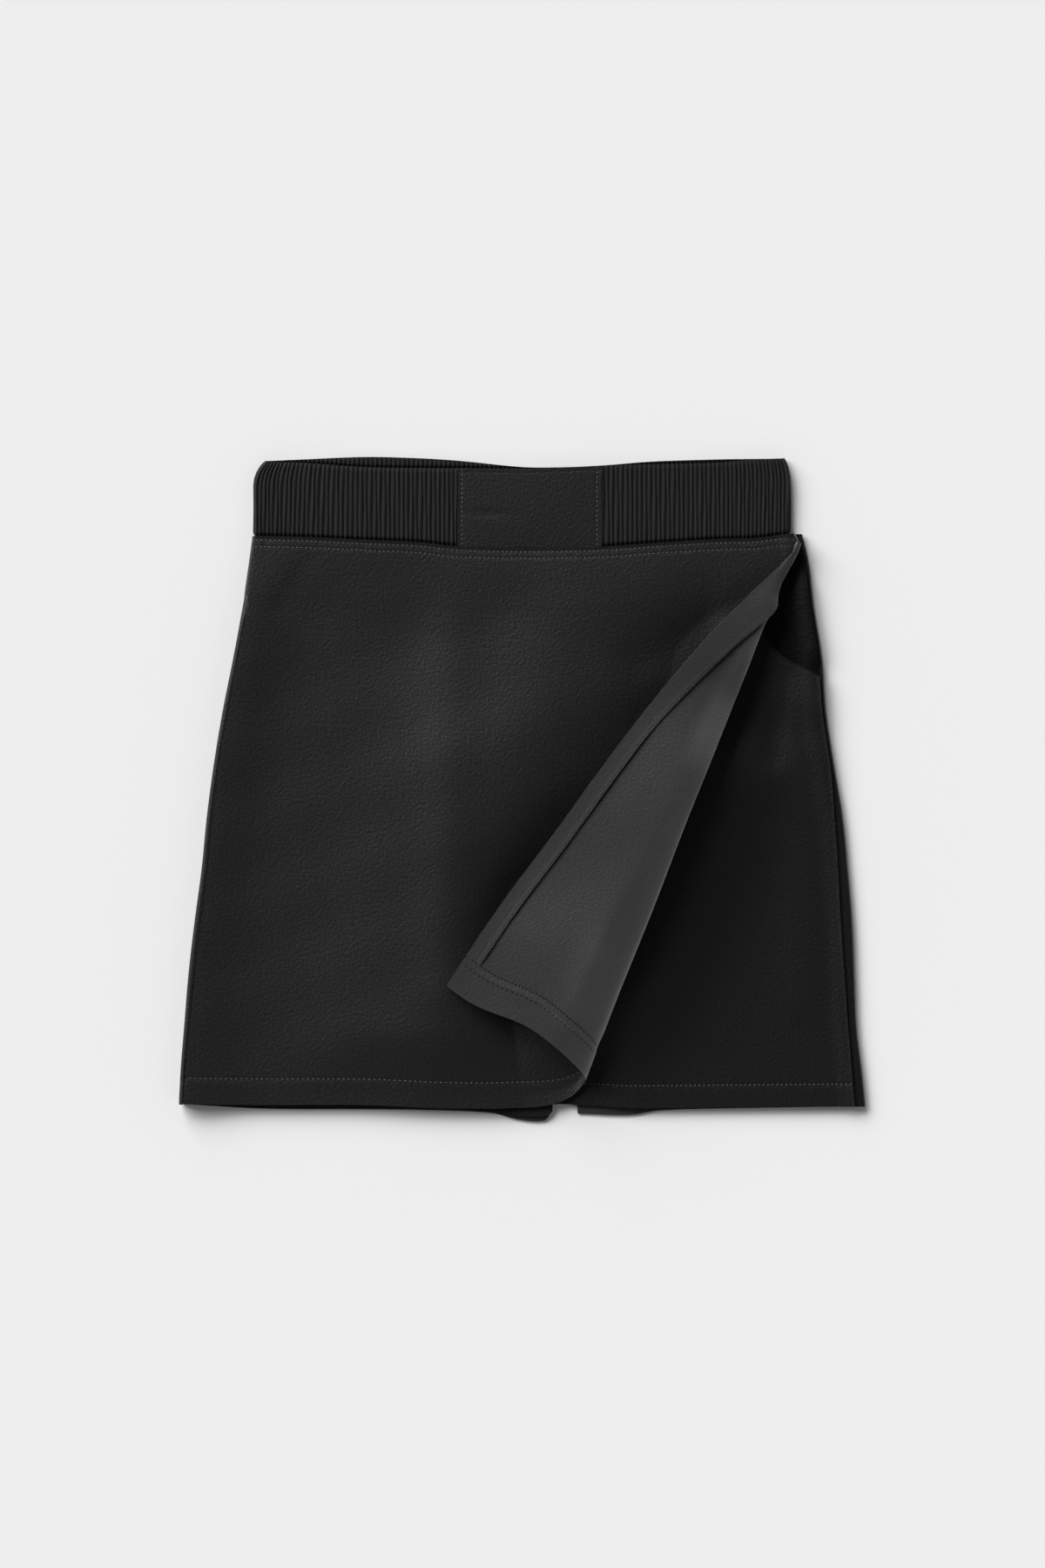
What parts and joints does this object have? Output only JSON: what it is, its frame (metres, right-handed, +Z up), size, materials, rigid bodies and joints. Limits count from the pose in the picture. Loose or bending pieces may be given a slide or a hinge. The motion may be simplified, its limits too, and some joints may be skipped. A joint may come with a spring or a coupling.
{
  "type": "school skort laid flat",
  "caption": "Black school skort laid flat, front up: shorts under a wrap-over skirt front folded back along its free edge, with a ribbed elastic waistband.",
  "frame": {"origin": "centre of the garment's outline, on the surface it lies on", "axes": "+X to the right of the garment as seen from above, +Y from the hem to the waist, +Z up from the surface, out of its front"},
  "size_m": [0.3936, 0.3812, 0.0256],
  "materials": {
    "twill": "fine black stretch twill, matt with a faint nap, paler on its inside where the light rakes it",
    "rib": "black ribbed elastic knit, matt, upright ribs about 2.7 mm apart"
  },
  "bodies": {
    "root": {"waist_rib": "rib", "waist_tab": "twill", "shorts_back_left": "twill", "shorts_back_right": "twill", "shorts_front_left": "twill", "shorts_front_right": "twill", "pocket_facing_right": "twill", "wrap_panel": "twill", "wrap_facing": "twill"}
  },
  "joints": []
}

-----

> **Work to be completed**
Each line of the listing should be echoed back exactly.

> **Answer to the problem**
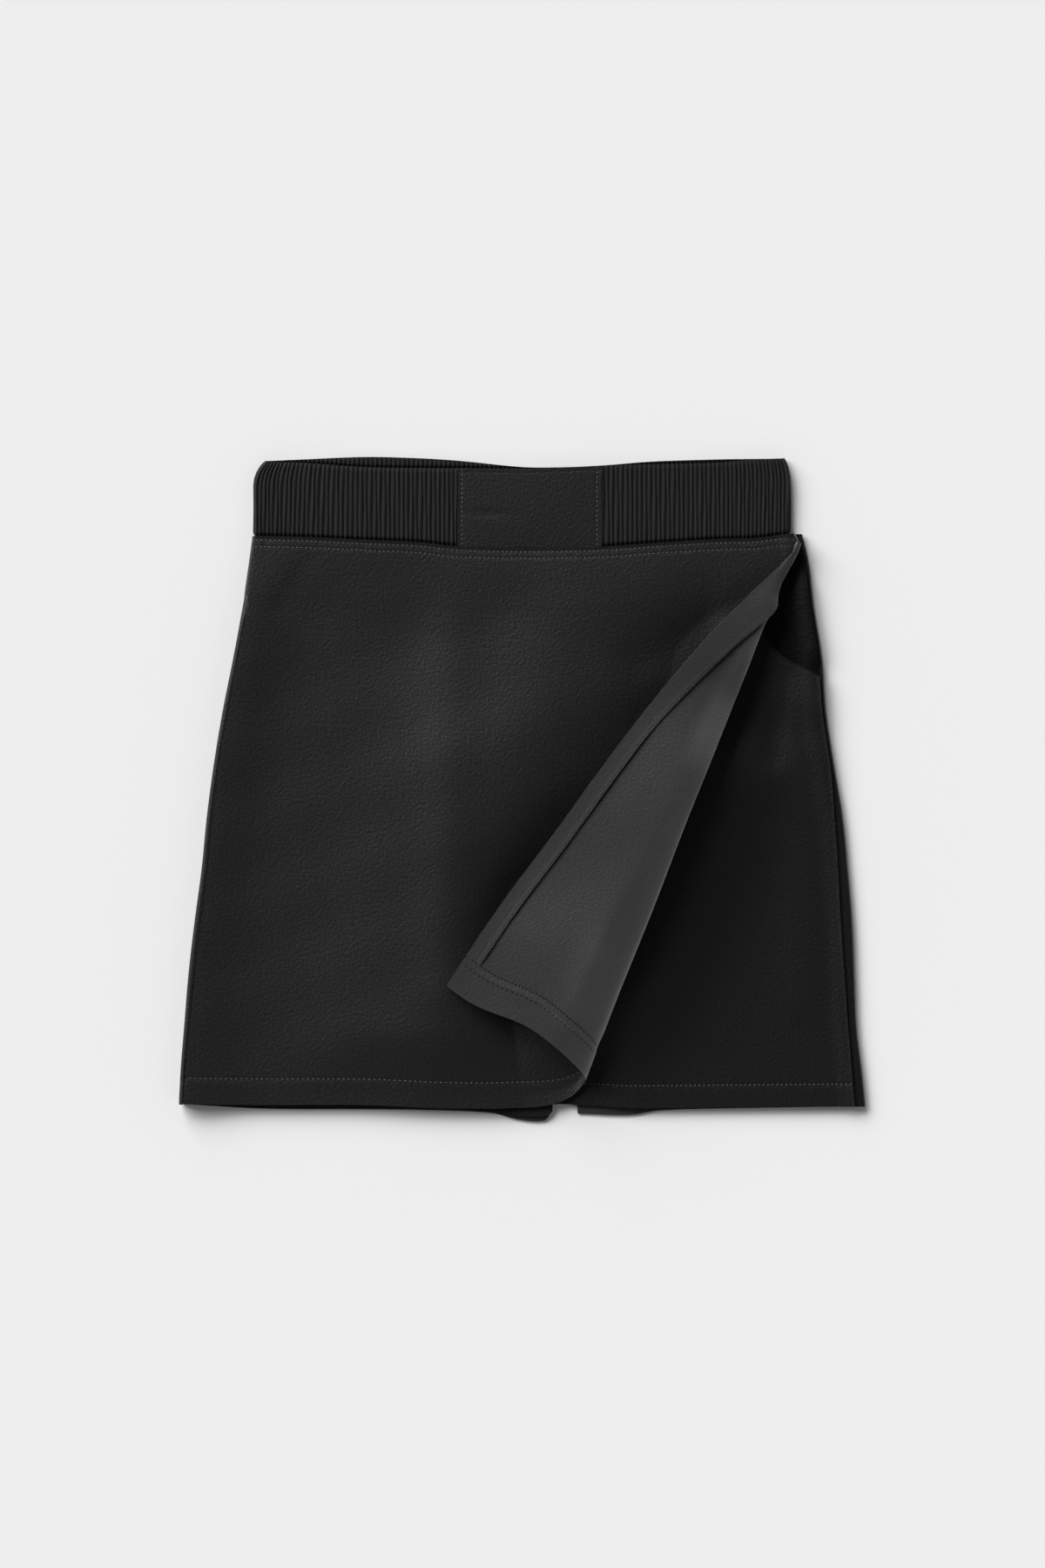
What parts and joints does this object have? Output only JSON: what it is, its frame (metres, right-handed, +Z up), size, materials, rigid bodies and joints. Limits count from the pose in the picture. Loose or bending pieces may be given a slide or a hinge. The motion may be simplified, its limits too, and some joints may be skipped. A joint may come with a spring or a coupling.
{
  "type": "school skort laid flat",
  "caption": "Black school skort laid flat, front up: shorts under a wrap-over skirt front folded back along its free edge, with a ribbed elastic waistband.",
  "frame": {"origin": "centre of the garment's outline, on the surface it lies on", "axes": "+X to the right of the garment as seen from above, +Y from the hem to the waist, +Z up from the surface, out of its front"},
  "size_m": [0.3936, 0.3812, 0.0256],
  "materials": {
    "twill": "fine black stretch twill, matt with a faint nap, paler on its inside where the light rakes it",
    "rib": "black ribbed elastic knit, matt, upright ribs about 2.7 mm apart"
  },
  "bodies": {
    "root": {"waist_rib": "rib", "waist_tab": "twill", "shorts_back_left": "twill", "shorts_back_right": "twill", "shorts_front_left": "twill", "shorts_front_right": "twill", "pocket_facing_right": "twill", "wrap_panel": "twill", "wrap_facing": "twill"}
  },
  "joints": []
}